A can-do owner would make magic happen. Reinsdorf is a can't-do owner who spends too much time with his beloved White Sox at U.S. Cellular Field -- where his maniacal manager is a national laughingstock -- and not nearly enough with the Bulls. If basketball is such an afterthought for him, why doesn't he sell the team to someone who would care more? Say, a group headed by Jordan? And don't tell me he feels burned because he actually coughed up a market-value contract in 2005 for Scott Skiles, who did solid work before crashing last season. What, Reinsdorf is going to stop trying and spending now?

Simply, he didn't feel like making D'Antoni the NBA's third-highest-paid head coach, even though Chicago is America's third-largest city. This is a major market, Jerry. You charge the league's fourth-highest average ticket price, Jerry. You and your partners have made filthy amounts of money off Jordan and related residual effects, Jerry. You couldn't reach down, excite your overly loyal fans and match the $24 million offered by the Knicks over four years? It's a corporate embarrassment when Reinsdorf can't lure D'Antoni, who by all accounts preferred to be here, and lets him drift away to the most unappealing job in sports. The Knicks are rotten. They don't have the personnel to play his up-tempo style. They'll have to suffer through two more seasons of rampant losing and salary-cap slashing before hoping LeBron James signs in 2010, which likely won't happen with buddy Jay-Z sure to woo James as the centerpiece of a relocated Brooklyn franchise. By next year, the New York media will be pounding the new savior with the same hammer they've pounded every Knicks boss.

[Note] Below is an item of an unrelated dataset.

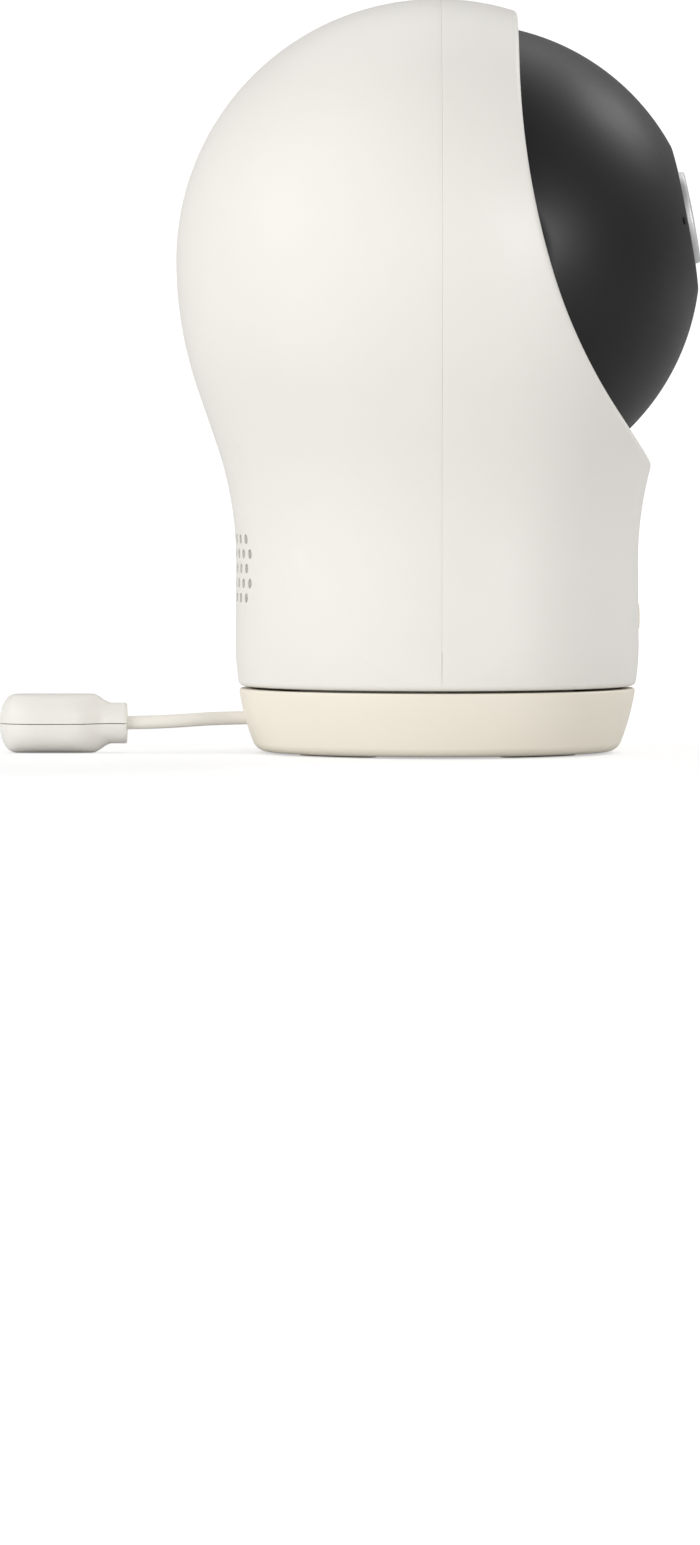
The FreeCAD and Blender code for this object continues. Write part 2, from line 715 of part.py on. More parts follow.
def drive_socket():
    return trunnion_socket(1, TRUNNION_RADIUS + 0.02)


def idle_socket():
    return trunnion_socket(-1, TRUNNION_RADIUS + 0.08)


def drive_trunnion():
    """Pin that stays still with the head and carries the fixed tilt gear inside the eye."""
    pin = rod(TRUNNION_RADIUS, Vector(0, 30.5, 0), Vector(0, 39.5, 0))
    spigot = rod(2.5, Vector(0, 27.0, 0), Vector(0, 30.5, 0))
    return in_eye(joined(pin, spigot))


def tilt_fixed_gear():
    return in_eye(along_tilt_axis(gear(TILT_TEETH, 27.5, 30.5, 2.5, 180), 0))


# ---- eye, in its own frame: lens along +X, centre at the origin ----

def in_eye(shape):
    """Turn a shape from the eye's own frame to its place in the head."""
    result = about(Y, shape, -LENS_UP)
    return moved(result, EYE_X, 0, HEAD_Z)


def along_tilt_axis(shape, x):
    """Turn a shape that stands along +Z so that it lies along +Y, at x in the eye's frame."""
    return moved(about(X, shape, -90), x, 0, 0)


def eye_solid(inset):
    """Solid inside the eye's outer surface, taken in by inset, without the lens face."""
    ball = Part.makeSphere(EYE_RADIUS - inset)
    half = EYE_HALF_WIDTH - inset
    return ball.common(block((-50, 50), (-half, half), (-50, 50)))


def face_dome(drop):
    """Large ball whose front is the eye's shallow face, lowered by drop."""
    return Part.makeSphere(FACE_DOME_RADIUS - drop, Vector(FACE_CROWN - FACE_DOME_RADIUS, 0, 0))


def eye_front():
    half = eye_solid(0).common(face_dome(0)).cut(eye_solid(EYE_WALL))
    inner_ring = lens_ring_between(14.0, 10.2, 33.4, 36.3)
    keep = eye_solid(1.0)
    board_posts = [rod(1.8, Vector(17.0, y, z), Vector(34, y, z)).common(keep) for y, z in SENSOR_BOARD_SEATS]
    bosses = [rod(2.6, Vector(0.05, y, z), Vector(24, y, z)).common(keep) for y, z in eye_boss_places()]
    half = joined(half, inner_ring.common(face_dome(1.0)), *board_posts, *bosses)
    half = half.common(block((0.03, 50), (-50, 50), (-50, 50)))
    mic_pocket = block((33.0, 34.6), (-14.6, -10.9), (-2, 2))
    mic_hole = rod(0.7, Vector(30, -12.6, 0), Vector(45, -12.6, 0))
    pilots = [rod(0.85, Vector(16, y, z), Vector(24, y, z)) for y, z in SENSOR_BOARD_SEATS]
    boss_pilots = [rod(1.05, Vector(-1, y, z), Vector(9, y, z)) for y, z in eye_boss_places()]
    tools = [
        rod(10.2, Vector(30, 0, 0), Vector(45, 0, 0)),
        rod(11.3, Vector(WINDOW_SEAT - 0.05, 0, 0), Vector(45, 0, 0)),
        mic_pocket, mic_hole, *trunnion_wall_holes(), *pilots, *boss_pilots,
    ]
    return in_eye(without(half, *tools))


def eye_rear():
    half = eye_solid(0).cut(eye_solid(EYE_WALL))
    keep = eye_solid(1.0)
    bosses = [rod(3.0, Vector(-24, y, z), Vector(-0.05, y, z)).common(keep) for y, z in eye_boss_places()]
    bracket_posts = [rod(2.2, Vector(-18, 26.25, side * 15), Vector(-18, 33, side * 15)).common(keep)
                     for side in (-1, 1)]
    half = joined(half, *bosses, *bracket_posts)
    half = half.common(block((-50, -0.03), (-50, 50), (-50, 50)))
    access = [rod(2.0, Vector(-40, y, z), Vector(-3, y, z)) for y, z in eye_boss_places()]
    holes = [rod(1.15, Vector(-4, y, z), Vector(1, y, z)) for y, z in eye_boss_places()]
    pilots = [rod(0.85, Vector(-18, 25, side * 15), Vector(-18, 28.8, side * 15)) for side in (-1, 1)]
    return in_eye(without(half, *access, *holes, *pilots, *trunnion_wall_holes()))


def eye_boss_places():
    reach = EYE_BOSS_OFFSET
    return [(reach, reach), (reach, -reach), (-reach, reach), (-reach, -reach)]


def trunnion_wall_holes():
    drive = rod(5.25, Vector(0, 33, 0), Vector(0, 40, 0))
    idle = rod(TRUNNION_RADIUS + 0.05, Vector(0, -40, 0), Vector(0, -33, 0))
    return [drive, idle]


def eye_screws():
    return in_eye(group([screw(Vector(-3, y, z), X, 1.8, 1.0, 9.0) for y, z in eye_boss_places()]))


def lens_ring():
    outer, seat, lip = LENS_RING_RADIUS, 6.15, 5.7
    front = LENS_RING_FRONT
    return in_eye(turned(
        X, (34.6, seat), (34.6, outer), (front - 0.5, outer),
        ((front - 0.15, outer - 0.15), (front, outer - 0.5)), (front, 6.4), (37.65, lip), (37.62, seat),
    ))


def ir_window():
    window = lens_ring_between(11.25, LENS_RING_RADIUS + 0.03, WINDOW_SEAT, 40)
    return in_eye(window.common(face_dome(0)))


def lens_window():
    return in_eye(rod(6.1, Vector(36.9, 0, 0), Vector(37.6, 0, 0)))


def lens_barrel():
    """Threaded lens tube with stepped baffles round its front element."""
    return in_eye(turned(
        X, (21.0, 0), (21.0, 5.6), (36.4, 5.6), (36.4, 4.9), (35.6, 4.7), (35.6, 4.2), (34.9, 4.0),
        (34.9, 3.4), (33.0, 3.4), (33.0, 0),
    ))


def lens_element():
    return in_eye(turned(X, (33.0, 0), (33.0, 3.35), (33.6, 3.35), cap(33.6, 3.35, 35.0)))


def lens_holder():
    foot = block((17.0, 20.5), (-8, 8), (-8, 8))
    tube = rod(7.2, Vector(19, 0, 0), Vector(29, 0, 0))
    hollow = block((16, 18.8), (-6.5, 6.5), (-6.5, 6.5))
    return in_eye(without(joined(foot, tube), hollow, rod(5.65, Vector(18, 0, 0), Vector(30, 0, 0))))


def image_sensor():
    return in_eye(block((17.0, 18.2), (-4.5, 4.5), (-4.5, 4.5)))


def sensor_board():
    back = SENSOR_BOARD_BACK
    board = block((back, back + 1.2), (-15, 15), (-15, 15))
    corners = [edge for edge in board.Edges if edge.BoundBox.XLength > 1]
    board = board.makeFillet(2.0, corners)
    chip = block((back - 1.2, back + 0.1), (-2, 8), (-9, 1))
    plug = block((back - 2.4, back + 0.1), (-13.0, -7.0), (3, 10))
    holes = [rod(1.05, Vector(back - 3, y, z), Vector(back + 3, y, z)) for y, z in SENSOR_BOARD_SEATS]
    return in_eye(without(joined(board, chip, plug), *holes))


def sensor_board_screws():
    seats = [Vector(SENSOR_BOARD_BACK, y, z) for y, z in SENSOR_BOARD_SEATS]
    return in_eye(group([screw(seat, X, 1.6, 0.8, 6.0) for seat in seats]))


def ir_board():
    board = lens_ring_between(14.2, 7.8, 32.2, 33.38)
    light_sensor = block((33.3, 34.4), (8.0, 9.8), (-0.7, 0.7))
    return in_eye(joined(board, light_sensor))


def ir_leds():
    lamps = []
    for turn in range(8):
        lamp = turned(X, (33.38, 0), (33.38, 1.12), (34.4, 1.12), cap(34.4, 1.12, 35.2))
        lamps.append(about(X, moved(lamp, 0, 0, 8.95), 22.5 + 45 * turn))
    return in_eye(group(lamps))


def microphone():
    can = rod(1.6, Vector(33.38, -12.6, 0), Vector(34.5, -12.6, 0))
    return in_eye(can)


def tilt_motor():
    """Same motor as the pan's, with its output at the tilt pinion and its can towards the lens."""
    motor = about(Z, moved(geared_motor(), 0, 0, -0.8), 180)
    motor = about(X, motor, 90)
    return in_eye(moved(motor, TILT_PINION_X, 24.2, 0))


def tilt_motor_bracket():
    plate = block((-21, 3), (25.0, 26.2), (-18, 18))
    plate = plate.common(Part.makeSphere(EYE_RADIUS - EYE_WALL - 0.3))
    can_x = TILT_PINION_X + MOTOR_OFFSET
    places = [(x, side * reach) for x, reach in ((can_x, EAR_REACH), (-18, 15)) for side in (-1, 1)]
    holes = [rod(0.95, Vector(x, 20, z), Vector(x, 30, z)) for x, z in places]
    holes.append(rod(3.6, Vector(TILT_PINION_X, 20, 0), Vector(TILT_PINION_X, 30, 0)))
    return in_eye(without(plate, *holes))


def tilt_motor_screws():
    can_x = TILT_PINION_X + MOTOR_OFFSET
    pieces = []
    for side in (-1, 1):
        pieces.append(screw(Vector(can_x, 26.2, side * EAR_REACH), -Y, 1.5, 0.8, 3.6))
        pieces.append(screw(Vector(-18, 25.0, side * 15), Y, 1.5, 0.8, 3.5))
    return in_eye(group(pieces))


def tilt_pinion():
    wheel = gear(PINION_TEETH, 27.5, 30.5, SHAFT_RADIUS, 180 / PINION_TEETH)
    return in_eye(along_tilt_axis(wheel, TILT_PINION_X))


def tilt_shaft():
    return in_eye(rod(SHAFT_RADIUS, Vector(TILT_PINION_X, 23.0, 0), Vector(TILT_PINION_X, 30.4, 0)))


def tilt_bush():
    sleeve = rod(5.2, Vector(0, 33.3, 0), Vector(0, 36.4, 0))
    flange = rod(6.5, Vector(0, 33.3, 0), Vector(0, 34.38, 0))
    bore = rod(TRUNNION_RADIUS + 0.06, Vector(0, 30, 0), Vector(0, 40, 0))
    return in_eye(joined(sleeve, flange).cut(bore))


def idle_trunnion():
    sleeve = rod(TRUNNION_RADIUS, Vector(0, -39.6, 0), Vector(0, -33.2, 0))
    flange = rod(6.5, Vector(0, -34.38, 0), Vector(0, -33.2, 0))
    return in_eye(joined(sleeve, flange).cut(rod(2.5, Vector(0, -41, 0), Vector(0, -30, 0))))


def eye_harness():
    route = ((SENSOR_BOARD_BACK - 2.7, -10.0, 5.0), (3.0, -10.0, 4.0), (0, -18.0, 0.8), (0, -39.2, 0))
    wire = wire_along("eye harness", route, 1.0)
    return in_eye(wire)


NODES = (
    base_shell, base_cover, foot_pads, base_screws, ballast_plate, power_board, usb_socket, lead_grommet,
    sensor_pod_upper, sensor_pod_lower, thermistor_board, glide_ring, pan_ring_gear, gear_screws,
    lower_harness, upper_harness, rear_housing, front_housing, swivel_plate, plate_screws, pan_motor,
    pan_motor_screws, pan_pinion, pan_shaft, speaker, speaker_gasket, main_board, antenna, button_board,
    button_switch, front_button, drive_socket, idle_socket, drive_trunnion, tilt_fixed_gear, eye_front,
    eye_rear, eye_screws, lens_ring, ir_window, lens_window, lens_barrel, lens_element, lens_holder,
    image_sensor, sensor_board, sensor_board_screws, ir_board, ir_leds, microphone, tilt_motor,
    tilt_motor_bracket, tilt_motor_screws, tilt_pinion, tilt_shaft, tilt_bush, idle_trunnion, eye_harness,
)


def write_parts():
    os.makedirs("parts", exist_ok=True)
    sensor_lead_solid().exportStep("parts/sensor_lead.step")
    for node in NODES:
        node().exportStep("parts/%s.step" % node.__name__)


write_parts()
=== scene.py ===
import math

import bmesh
import bpy
import numpy as np
from mathutils import Matrix, Vector


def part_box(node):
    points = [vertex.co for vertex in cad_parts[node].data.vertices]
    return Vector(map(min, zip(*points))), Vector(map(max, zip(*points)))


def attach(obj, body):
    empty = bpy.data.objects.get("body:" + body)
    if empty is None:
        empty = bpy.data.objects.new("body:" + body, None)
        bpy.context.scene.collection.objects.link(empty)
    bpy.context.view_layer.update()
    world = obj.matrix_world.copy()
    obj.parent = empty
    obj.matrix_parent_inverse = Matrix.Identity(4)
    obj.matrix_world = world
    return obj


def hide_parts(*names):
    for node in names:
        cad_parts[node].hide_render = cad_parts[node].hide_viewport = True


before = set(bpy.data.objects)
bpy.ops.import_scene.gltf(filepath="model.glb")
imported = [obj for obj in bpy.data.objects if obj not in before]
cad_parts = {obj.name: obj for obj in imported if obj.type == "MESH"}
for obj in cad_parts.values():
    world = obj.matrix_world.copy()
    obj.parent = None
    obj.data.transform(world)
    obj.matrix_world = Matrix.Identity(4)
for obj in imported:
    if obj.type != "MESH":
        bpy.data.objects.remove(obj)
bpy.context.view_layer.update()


# ---- Camera ----
# A long lens stands a little above the table and looks along +Y, so that the object faces right.
# Its picture is 254 mm tall at the pan axis, and the object fills the upper half of it.

stand_off, sensor_width = 1.6, 36.0
lens_stand = Vector((-0.0143, -stand_off, 0.061))
lens_aim = Vector((-0.0143, 0.0, -0.0033))
picture_height = 0.2537


def new_object(name, data):
    """Object that holds this data, placed in the scene."""
    made = bpy.data.objects.new(name, data)
    bpy.context.scene.collection.objects.link(made)
    return made


camera_data = bpy.data.cameras.new("camera")
camera_data.sensor_width = sensor_width
camera_data.lens = sensor_width * stand_off / picture_height
camera_data.clip_end = 60.0
camera = new_object("camera", camera_data)
camera.location = lens_stand
camera.rotation_euler = (lens_aim - lens_stand).to_track_quat("-Z", "Y").to_euler()
bpy.context.scene.camera = camera


# ---- Sensor lead ----
# The short lead to the temperature sensor, a two-core cable in an extruded elastomer sheath.
# It leaves the base through a grommet, bends down by a millimetre and ends in the pod's neck.

lead_route = ((-26.5, 0, 5.75), (-35.5, 0, 5.75), (-46.5, 0, 4.85), (-57.4, 0, 4.85))
lead_radius = 1.1


def add_node(tree, kind, settings=None, inputs=None):
    """Adds one node. Each input is a value, or a socket or a node's first output to link from."""
    node = tree.nodes.new(kind)
    for name, value in (settings or {}).items():
        setattr(node, name, value)
    for key, value in (inputs or {}).items():
        if isinstance(value, bpy.types.Node):
            value = value.outputs[0]
        if isinstance(value, bpy.types.NodeSocket):
            tree.links.new(value, node.inputs[key])
        else:
            node.inputs[key].default_value = value
    return node


def linear(hex_colour):
    """Turns an sRGB hex colour to the linear colour that a shader takes."""
    parts = [int(hex_colour[at:at + 2], 16) / 255 for at in (0, 2, 4)]
    return (*[c / 12.92 if c <= 0.04045 else ((c + 0.055) / 1.055) ** 2.4 for c in parts], 1.0)


def per_metre(millimetres):
    """Noise scale, on coordinates in metres, that gives features of this size."""
    return 1000.0 / millimetres


def new_surface(name):
    """Empty material of this name, with its tree and its object coordinates."""
    material = bpy.data.materials.new(name)
    material.use_nodes = True
    tree = material.node_tree
    tree.nodes.clear()
    place = add_node(tree, "ShaderNodeTexCoord").outputs["Object"]
    return material, tree, place


def end_surface(tree, marks, light, dark, sockets):
    """Ends a material: its colour drifts between two along its marks, and the shader's sockets are set."""
    colour = add_node(tree, "ShaderNodeMix", {"data_type": "RGBA"},
                      {0: marks, 6: linear(light), 7: linear(dark)})
    shader = add_node(tree, "ShaderNodeBsdfPrincipled", None, {"Base Color": colour.outputs[2], **sockets})
    add_node(tree, "ShaderNodeOutputMaterial", None, {"Surface": shader})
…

But D'Antoni took on an impossible challenge anyway Saturday, deterred by an inability to find total common ground with Paxson in recent conversations. The in-house spin is that Paxson wanted a coach with a defensive pedigree. If so, why did he even interview D'Antoni and why did Reinsdorf meet with him in the desert? Truth is, D'Antoni is a strong-willed leader who wants to control his team's basketball philosophies, and he certainly would have clashed with Paxson, who remains enamored of defensive principles and a conservative approach. The same reason D'Antoni fled Phoenix, where GM Steve Kerr wanted a more defined defensive structure, is why an arrangement wouldn't have worked in Chicago. Aren't Paxson and Kerr friends? Aren't they the same person, actually, having both hit jumpers to win championships on Jordan teams? Didn't they talk about D'Antoni?

So the slip-slide continues for the Bulls, who haven't been whole since Paxson botched the No. 2 draft pick in 2006 and wound up with Ty Thomas instead of Brandon Roy or LaMarcus Aldridge. Whatever progress Paxson made in his first couple of seasons, when he quickly cleaned up Jerry Krause's mess and made the franchise respectable, is eroding fast. He desperately needed a coach who would maximize a semi-skilled roster lacking direction and purpose. D'Antoni wouldn't have won a championship here, but he would have returned the Bulls to the playoffs and created an atmosphere of fun. Know what he would have been?

A story. When was the last time the Chicago Bulls, formerly the biggest sports extravaganza of them all, were a story?

I'm not sure what Paxson is doing, but nearly a month has passed since Jim Boylan was relieved of interim coaching duties, an ouster everybody knew was coming for weeks. He lost another prime candidate in Rick Carlisle, who signed Saturday with the Dallas Mavericks. Carlisle has had major success in the league and seemed capable of improving Paxson's mish-mash talent. But while Paxson dawdled after interviewing Carlisle last month, Mark Cuban pounced. In another example of why you want him buying the Cubs, Cuban fired Avery Johnson on April 30 and needed only nine days to lock up a new coach. The price wasn't outlandish, $17.5 million over four years, but it surely was in Reinsdorf's mind.

``Incredibly excited that Rick has come on board," Cuban said on the team's Web site. ``His coaching record speaks for itself. He has a unique ability to coach multiple styles of play, which we think makes him a great fit for the Mavs."

The best two candidates, ones with proven postseason pedigrees, are gone. Johnson is on Paxson's list, but again, why would a man owed $12 million by the Mavericks take a lowball deal? Jeff Van Gundy, who made $5 million a year in Houston, isn't working for less in Chicago. Paxson seems to be waiting on Boston assistant coach Tom Thibodeau, a defensive specialist who enhanced his rep when the Celtics reduced James to an 8-of-42 shooting nightmare and 17 turnovers in the first two games of the Eastern Conference semifinals. But who knows if Thibodeau might want the Phoenix job?

That's the new hook, of course. Coaching the Bulls isn't an attractive endeavor anymore. What is the future of Luol Deng and Ben Gordon? Hasn't Kirk Hinrich been exposed? Where's the go-to guy, the low-post scorer, the point guard? What about the episodes when players defied the authority of Skiles and Boylan? Does anyone want to take over a team that admittedly quit on a coach?

Such is the state of the Bulls. Once the most famous sports team in the world, they have become irrelevant and dismal in hoops life. Think small, be small.